The International Monetary Fund says it would be hard to prevent a sovereign debt crisis in Italy engulfing Spain and Portugal. The ECB could therefore face a Target2 crisis approaching €1 trillion if Italy’s rebel government sets off a chain reaction with its ‘minibot’ notes – which it claims are needed to cover €52bn of state arrears to Italian contractors and households.
The Bundesbank’s text states that if a country leaves EMU and its central bank defaults on Target2 liabilities, the ECB will have to eat through a series of buffers: first its own capital – dramatic enough – and then by drawing in money from the remaining central banks on a ‘capital key’ basis.
There is not a single thing shocking in the preceding analysis other than the discussion is finally taking place at top levels.
I have been discussing Target2 imbalances for years.
- Eight Reasons a Financial Crisis is Coming
- “One Size Fits Germany” Math Impossibility, Get Your Money Out of Italy Now!
- Eurointelligence Displays Stunning Ignorance Regarding Target2
- Another Rebuttal to the Idea that Target2 Claims are “Fictional”
Masters in Circumventing Rules
About one year ago, I commented a Reader From Italy Chimes in on the “Minibot” Parallel Currency Idea.
Regardless of anything else: Italians are masters in finding smart ways to circumvent rules. There is even an adage in Italy regarding this.
On that basis, I would not be surprised if at one point in time, someone in Brussels or Frankfurt will realize too late precisely what is happening. …..

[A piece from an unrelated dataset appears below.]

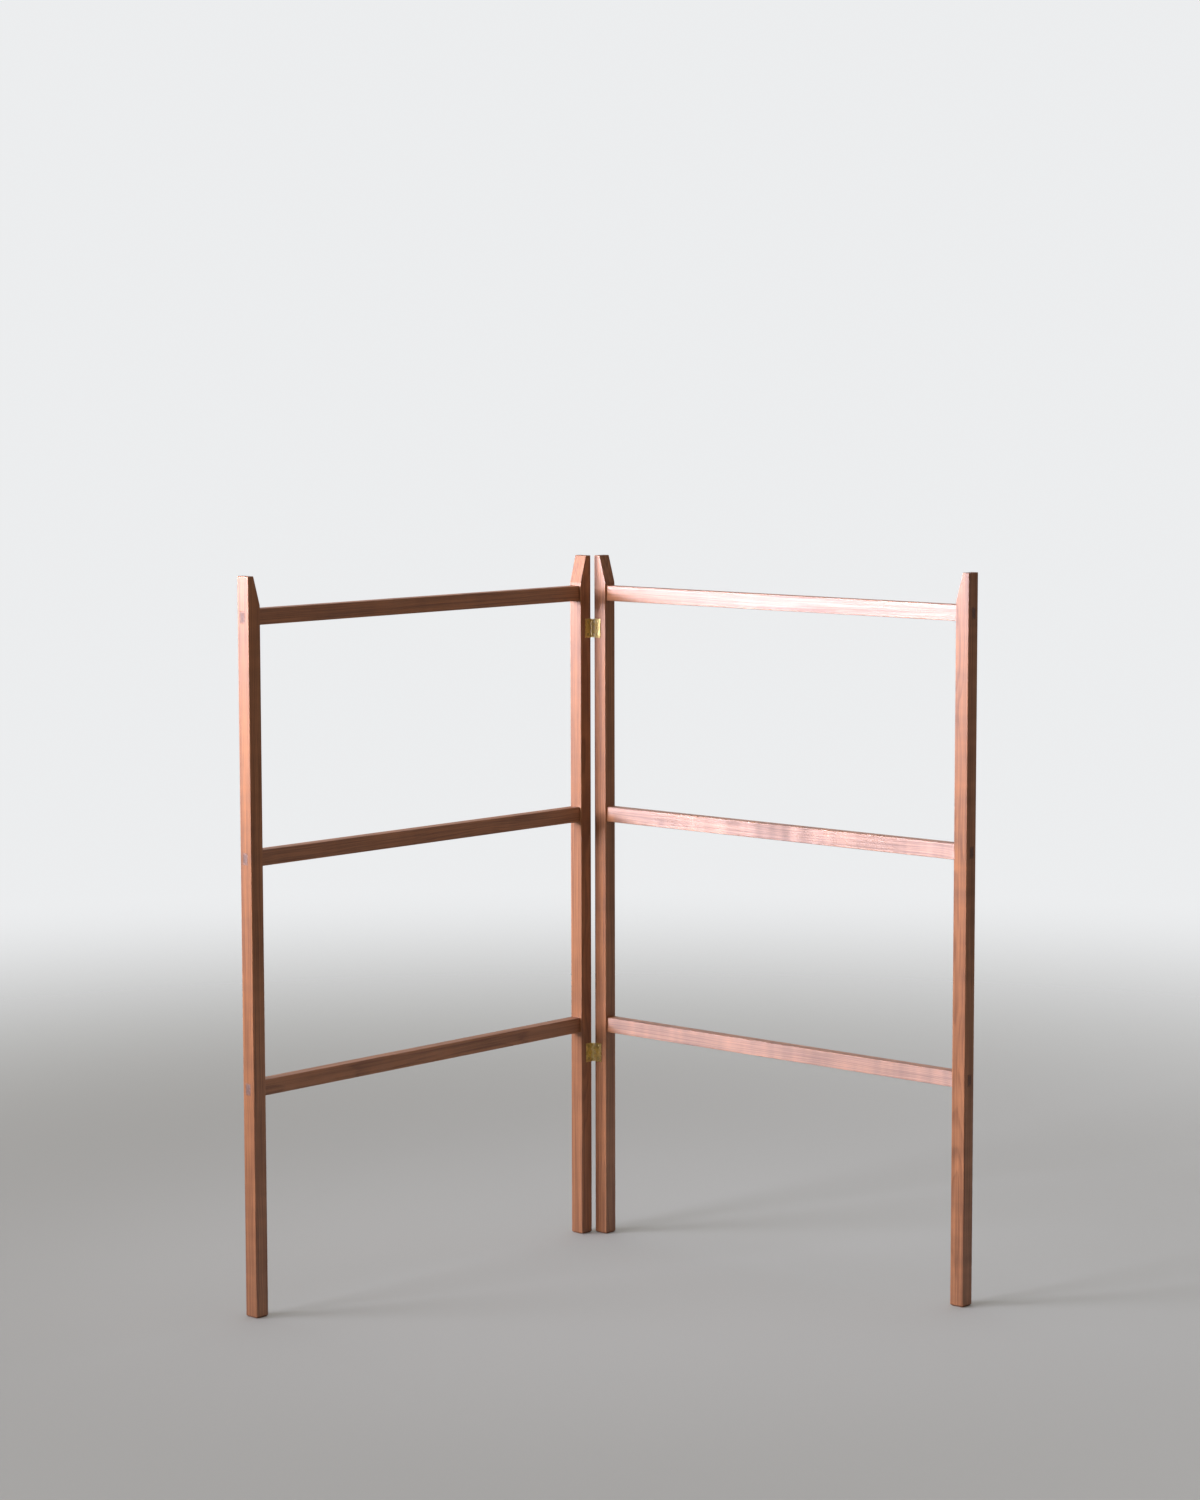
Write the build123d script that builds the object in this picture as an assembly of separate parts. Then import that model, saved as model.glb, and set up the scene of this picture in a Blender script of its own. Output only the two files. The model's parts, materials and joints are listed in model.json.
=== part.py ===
from build123d import *
import math
import os

# Folding clothes drying rack: two ladder-like panels of square posts and through-tenoned rails,
# joined by two surface-mounted brass butt hinges. It stands as a V that opens towards -Y.
# Millimetres, +Z up. The origin is the bottom centre of the whole rack's bounding box.
#
# Each panel is drawn as if opened flat: the hinge axis is the Z axis, X runs along the panel away
# from the hinge, and Y runs into the wood, so the front faces look towards -Y. The right panel is
# then swung into place, and the left panel is its mirror image swung the other way.

# Panels
HEIGHT = 900.0  # post, floor to top
PANEL_WIDTH = 600.0  # over both posts
POST_SIDE = 19.0  # posts are square
OPENING_ANGLE = 91.0  # between the panels as the rack stands, degrees
ARRIS_RADIUS = 0.8  # every long edge is eased
FOOT_CHAMFER = 2.0  # round the bottom of each post
SLANT_HEIGHT = 35.0  # sloping cut at the post's top, on the rail side
SLANT_WIDTH = 10.0  # how much of the post's width that cut takes off at the top

# Rails
RAIL_CENTRES = {"top": 851.0, "middle": 561.0, "bottom": 281.0}  # heights above the floor
RAIL_HEIGHT = 19.5
RAIL_THICKNESS = 15.0
RAIL_SETBACK = 3.0  # rail's front face behind the posts' front faces
TENON_THICKNESS = 8.5
TENON_HEIGHT = 15.0
TENON_END_CHAMFER = 0.25

# Hinges: a pressed butt hinge whose leaves lie on the posts' front faces
HINGE_CENTRES = {"upper": 805.0, "lower": 243.0}
HINGE_HEIGHT = 25.0
LEAF_WIDTH = 12.5  # pin axis to the leaf's outer edge
LEAF_THICKNESS = 1.0
LEAF_CORNER_RADIUS = 0.8
LEAF_EDGE_CHAMFER = 0.3
BARREL_RADIUS = 2.0
BARREL_INSET = 0.5  # the barrel stops this far short of the leaf at each end
KNUCKLES = 5
KNUCKLE_GAP = 0.25
NOTCH_CLEARANCE = 0.1  # beside the barrel, where the other leaf's knuckle sits
PIN_RADIUS = 1.0
RUNNING_CLEARANCE = 0.05  # radial, between the pin and the right leaf's knuckles
PIN_END_CHAMFER = 0.2
POST_GAP = 2.6  # between the hinge posts when the rack is opened flat

# Screws: countersunk brass wood screws with a cross recess
SCREW_OFFSET = 7.3  # pin axis to the screws
SCREW_SPACING = 16.0
SCREW_LENGTH = 10.0
SCREW_POINT = 2.5
SHANK_RADIUS = 1.0
HEAD_RADIUS = 1.9
RECESS_LENGTH = 2.2
RECESS_WIDTH = 0.55
RECESS_DEPTH = 0.7
PILOT_CLEARANCE = 0.05

# Worked out from the above
FRONT_Y = BARREL_RADIUS  # the posts' front faces, which the leaves lie on
HINGE_POST_X = POST_GAP / 2
BAY_START = HINGE_POST_X + POST_SIDE  # rail-side face of the hinge post
BAY_END = HINGE_POST_X + PANEL_WIDTH - POST_SIDE  # rail-side face of the outer post
RAIL_Y = FRONT_Y + RAIL_SETBACK + RAIL_THICKNESS / 2
LEAF_FACE_Y = FRONT_Y - LEAF_THICKNESS
HEAD_DEPTH = HEAD_RADIUS - SHANK_RADIUS  # a right-angled countersink
BARREL_LENGTH = HINGE_HEIGHT - 2 * BARREL_INSET
KNUCKLE_PITCH = (BARREL_LENGTH + KNUCKLE_GAP) / KNUCKLES
KNUCKLE_LENGTH = KNUCKLE_PITCH - KNUCKLE_GAP
SWING = (180.0 - OPENING_ANGLE) / 2  # each panel's turn from flat, degrees


def block(x, y, z):
    """A box given by its (low, high) span along each axis."""
    size = [high - low for low, high in (x, y, z)]
    middle = [(high + low) / 2 for low, high in (x, y, z)]
    return Pos(*middle) * Box(*size)


def upright_cylinder(radius, low, high):
    """A cylinder on the hinge axis."""
    return Pos(0, 0, (low + high) / 2) * Cylinder(radius, high - low)


def screw_places(hinge_height):
    """The centres of one leaf's screw heads, on the leaf's face."""
    offsets = (-SCREW_SPACING / 2, SCREW_SPACING / 2)
    return [Pos(SCREW_OFFSET, LEAF_FACE_Y, hinge_height + dz) for dz in offsets]


def post(rail_face, outwards):
    """A square post whose rails enter at x = rail_face; outwards is the way its body lies from there."""
    straight_face = rail_face + outwards * POST_SIDE
    outline = Polyline(
        (rail_face, 0),
        (rail_face, HEIGHT - SLANT_HEIGHT),
        (rail_face + outwards * SLANT_WIDTH, HEIGHT),
        (straight_face, HEIGHT),
        (straight_face, 0),
        close=True,
    )
    back = Plane.XZ.offset(-(FRONT_Y + POST_SIDE))
    body = extrude(back * make_face(outline), amount=POST_SIDE)
    body = chamfer(body.faces().sort_by(Axis.Z)[0].edges(), FOOT_CHAMFER)
    shoulder = HEIGHT - SLANT_HEIGHT
    arrises = [
        edge
        for edge in body.edges()
        if edge.center().Z > 2 * FOOT_CHAMFER and abs(edge.center().Z - shoulder) > 1e-3
    ]
    body = fillet(arrises, ARRIS_RADIUS)
    through = sorted((rail_face - outwards, straight_face + outwards))
    for height in RAIL_CENTRES.values():
        body -= tenon(through, height)
    return body


def tenon(span, height):
    """The tenon's block over an x span, which is also what a mortise takes away."""
    half_thickness = TENON_THICKNESS / 2
    half_height = TENON_HEIGHT / 2
    return block(
        span,
        (RAIL_Y - half_thickness, RAIL_Y + half_thickness),
        (height - half_height, height + half_height),
    )


def outer_post():
    return post(BAY_END, 1)


def hinge_post():
    """The post beside the hinges, with pilot holes for both leaves' screws."""
    body = post(BAY_START, -1)
    pilot = screw_shape(PILOT_CLEARANCE)
    for height in HINGE_CENTRES.values():
        for place in screw_places(height):
            body -= place * pilot
    return body


def rail(height):
    """A rail with a through tenon at each end, flush with the posts' far faces."""
    half_height = RAIL_HEIGHT / 2
    body = block(
        (BAY_START, BAY_END),
        (FRONT_Y + RAIL_SETBACK, FRONT_Y + RAIL_SETBACK + RAIL_THICKNESS),
        (height - half_height, height + half_height),
    )
    body = fillet(body.edges().filter_by(Axis.X), ARRIS_RADIUS)
    through = tenon((HINGE_POST_X, HINGE_POST_X + PANEL_WIDTH), height)
    ends = through.faces().sort_by(Axis.X)
    through = chamfer(ends[0].edges() + ends[-1].edges(), TENON_END_CHAMFER)
    return body + through


def screw_shape(clearance=0.0):
    """A countersunk screw pointing along +Y with its head's face at y = 0, or the hole it needs."""
    shank = SHANK_RADIUS + clearance
    length = SCREW_LENGTH + clearance
    half_section = Polyline(
        (0, 0),
        (HEAD_RADIUS, 0),
        (shank, HEAD_RADIUS - shank),
        (shank, SCREW_LENGTH - SCREW_POINT),
        (0, length),
        close=True,
    )
    return revolve(make_face(half_section), Axis.Y)


def leaf_screws(hinge_height):
    """Both screws of one leaf."""
    half_length = RECESS_LENGTH / 2
    half_width = RECESS_WIDTH / 2
    long_side = (-half_length, half_length)
    short_side = (-half_width, half_width)
    recess = block(long_side, (0, RECESS_DEPTH), short_side) + block(
        short_side, (0, RECESS_DEPTH), long_side
    )
    screw = screw_shape() - recess
    return Compound(children=[(place * screw).solid() for place in screw_places(hinge_height)])


def knuckle_spans(hinge_height):
    """The barrel's knuckles from the bottom up, as (low, high) heights."""
    bottom = hinge_height - BARREL_LENGTH / 2
    starts = [bottom + n * KNUCKLE_PITCH for n in range(KNUCKLES)]
    return [(start, start + KNUCKLE_LENGTH) for start in starts]


def leaf_plate(hinge_height):
    """A leaf's flat part, with rounded outer corners and an eased front edge."""
    low = hinge_height - HINGE_HEIGHT / 2
    high = hinge_height + HINGE_HEIGHT / 2
    plate = block((0, LEAF_WIDTH), (LEAF_FACE_Y, FRONT_Y), (low, high))
    corners = plate.edges().filter_by(Axis.Y).group_by(Axis.X)[-1]
    plate = fillet(corners, LEAF_CORNER_RADIUS)
    face = plate.faces().sort_by(Axis.Y)[0]
    rim = [edge for edge in face.edges() if edge.center().X > 1e-3]
    return chamfer(rim, LEAF_EDGE_CHAMFER)


def leaf(hinge_height, first_knuckle, bore_radius):
    """A leaf with every second knuckle, counted up from first_knuckle."""
    low = hinge_height - HINGE_HEIGHT / 2
    high = hinge_height + HINGE_HEIGHT / 2
    spans = knuckle_spans(hinge_height)
    own = spans[first_knuckle::2]
    body = leaf_plate(hinge_height)
    strip_end = BARREL_RADIUS + NOTCH_CLEARANCE
    strip = block((-1, strip_end), (0, FRONT_Y + 1), (low - 1, high + 1))
    for start, end in own:
        strip -= block((-2, strip_end + 1), (-1, FRONT_Y + 2), (start, end))
    body -= strip
    for start, end in own:
        body += upright_cylinder(BARREL_RADIUS, start, end)
    body -= upright_cylinder(bore_radius, low, high)
    hole = screw_shape(PILOT_CLEARANCE)
    for place in screw_places(hinge_height):
        body -= place * hole
    return body


def hinge_pin(hinge_height):
    half = BARREL_LENGTH / 2
    body = upright_cylinder(PIN_RADIUS, hinge_height - half, hinge_height + half)
    rims = body.edges().filter_by(GeomType.CIRCLE)
    return chamfer(rims, PIN_END_CHAMFER)


def panel_pieces(first_knuckle, bore_radius):
    """One panel's pieces, drawn flat, by name without the panel's side."""
    pieces = {"outer_post": outer_post(), "hinge_post": hinge_post()}
    for place, height in RAIL_CENTRES.items():
        pieces[f"{place}_rail"] = rail(height)
    for place, height in HINGE_CENTRES.items():
        pieces[f"{place}_hinge_leaf"] = leaf(height, first_knuckle, bore_radius)
        pieces[f"{place}_leaf_screws"] = leaf_screws(height)
    return pieces


def hinge_axis_y():
    """Where the hinge axis lies once the origin is the middle of the standing rack's box."""
    turn = math.radians(SWING)
    corner_loss = ARRIS_RADIUS * (math.sin(turn) + math.cos(turn) - 1)
    back_y = FRONT_Y + POST_SIDE
    rearmost = -HINGE_POST_X * math.sin(turn) + back_y * math.cos(turn) - corner_loss
    outer_x = HINGE_POST_X + PANEL_WIDTH
    foremost = -outer_x * math.sin(turn) + FRONT_Y * math.cos(turn) + corner_loss
    return -(rearmost + foremost) / 2


def rack():
    """Every piece of the standing rack, by node name."""
    axis = Pos(0, hinge_axis_y(), 0)
    nodes = {}
    right = panel_pieces(first_knuckle=1, bore_radius=PIN_RADIUS + RUNNING_CLEARANCE)
    for name, piece in right.items():
        nodes[f"right_{name}"] = axis * Rot(0, 0, -SWING) * piece
    left = panel_pieces(first_knuckle=0, bore_radius=PIN_RADIUS)
    for name, piece in left.items():
        nodes[f"left_{name}"] = axis * Rot(0, 0, SWING) * mirror(piece, about=Plane.YZ)
    for place, height in HINGE_CENTRES.items():
        nodes[f"{place}_hinge_pin"] = axis * hinge_pin(height)
    return nodes


os.makedirs("parts", exist_ok=True)
for node, piece in rack().items():
    export_step(piece, f"parts/{node}.step")
print(f"hinge axis at y = {hinge_axis_y():.3f}")
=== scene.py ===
"""Looks of the folding clothes drying rack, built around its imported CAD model.

Two ladder-like panels of oiled cherry stand as a V on a pale studio floor, joined by two small
surface-mounted brass butt hinges. Posts, rails, leaves and pins keep their CAD shapes and get
finishes that follow each piece. The hinge screws are built here with raised heads, driver recesses
and threads. Lengths are in metres.
"""

import json
import logging
import math
from collections.abc import Iterator, Sequence
from dataclasses import dataclass, field
from enum import Enum

import bmesh
import bpy
from mathutils import Matrix, Vector


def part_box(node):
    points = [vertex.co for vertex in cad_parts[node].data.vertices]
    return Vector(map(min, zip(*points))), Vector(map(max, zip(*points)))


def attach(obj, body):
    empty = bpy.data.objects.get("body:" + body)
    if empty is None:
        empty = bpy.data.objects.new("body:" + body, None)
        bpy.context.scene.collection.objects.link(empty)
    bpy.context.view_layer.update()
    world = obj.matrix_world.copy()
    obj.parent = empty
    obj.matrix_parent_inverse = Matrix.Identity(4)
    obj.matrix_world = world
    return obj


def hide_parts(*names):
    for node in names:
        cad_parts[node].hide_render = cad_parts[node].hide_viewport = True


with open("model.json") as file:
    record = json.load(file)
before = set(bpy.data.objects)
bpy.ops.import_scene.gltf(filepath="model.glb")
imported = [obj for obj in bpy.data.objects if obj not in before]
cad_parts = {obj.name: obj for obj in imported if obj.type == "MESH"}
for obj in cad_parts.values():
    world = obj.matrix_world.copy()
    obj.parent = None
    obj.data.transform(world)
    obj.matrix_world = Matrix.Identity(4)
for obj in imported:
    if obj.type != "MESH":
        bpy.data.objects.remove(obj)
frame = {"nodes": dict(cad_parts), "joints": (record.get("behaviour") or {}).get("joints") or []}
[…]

This was my reply to reader “AC”:
Germany gets to decide between debt mutualization or a breakup of the Eurozone and Italian default on Target2 imbalances. The only other possibility that comes to mind is the ECB prints enough to backstop Target2.
Target2 Imbalances April 2019
Italy, Spain, Germany
- Italy owes creditors, primarily Germany, €481 billion.
- Spain owes creditors, primarily Germany, €403 billion.
- Germany needs to collate €919 billion from debtors.
The above numbers have not changed that much in the past year.
What Has Recently Changed?
The answer is amusing.
To prevent Beppe Grillo and his 5-Star movement from coming into power, Italy changed its election rules to give coalitions more power than parties.
The result is Salvini might win so much support in the next election that he may have a super-majority in Parliament so as to not need a referendum to launch the mini-bot parallel currency.
And so, here we are.
Italy owes creditors close to half a trillion euros. If Italy defaults, the rest of the countries have to pick up the tab based on GDP percentage weights.
Curiously, via ESM Rules, if Italy were to default, Italy would be responsible for 17.91% of the tab.
Germany would be liable for 27.14% of the tab.
Spain, which already has a Target2 liability of €403 billion would be responsible, in theory, for picking up 11.9% of €481 billion, but that doers not count the 17.9% that Italy would of course not pay.
With Greece and Portugal, the ECB had the upper hand.
Who has the upper hand here?
I suggest Italy and I hope Italy uses it.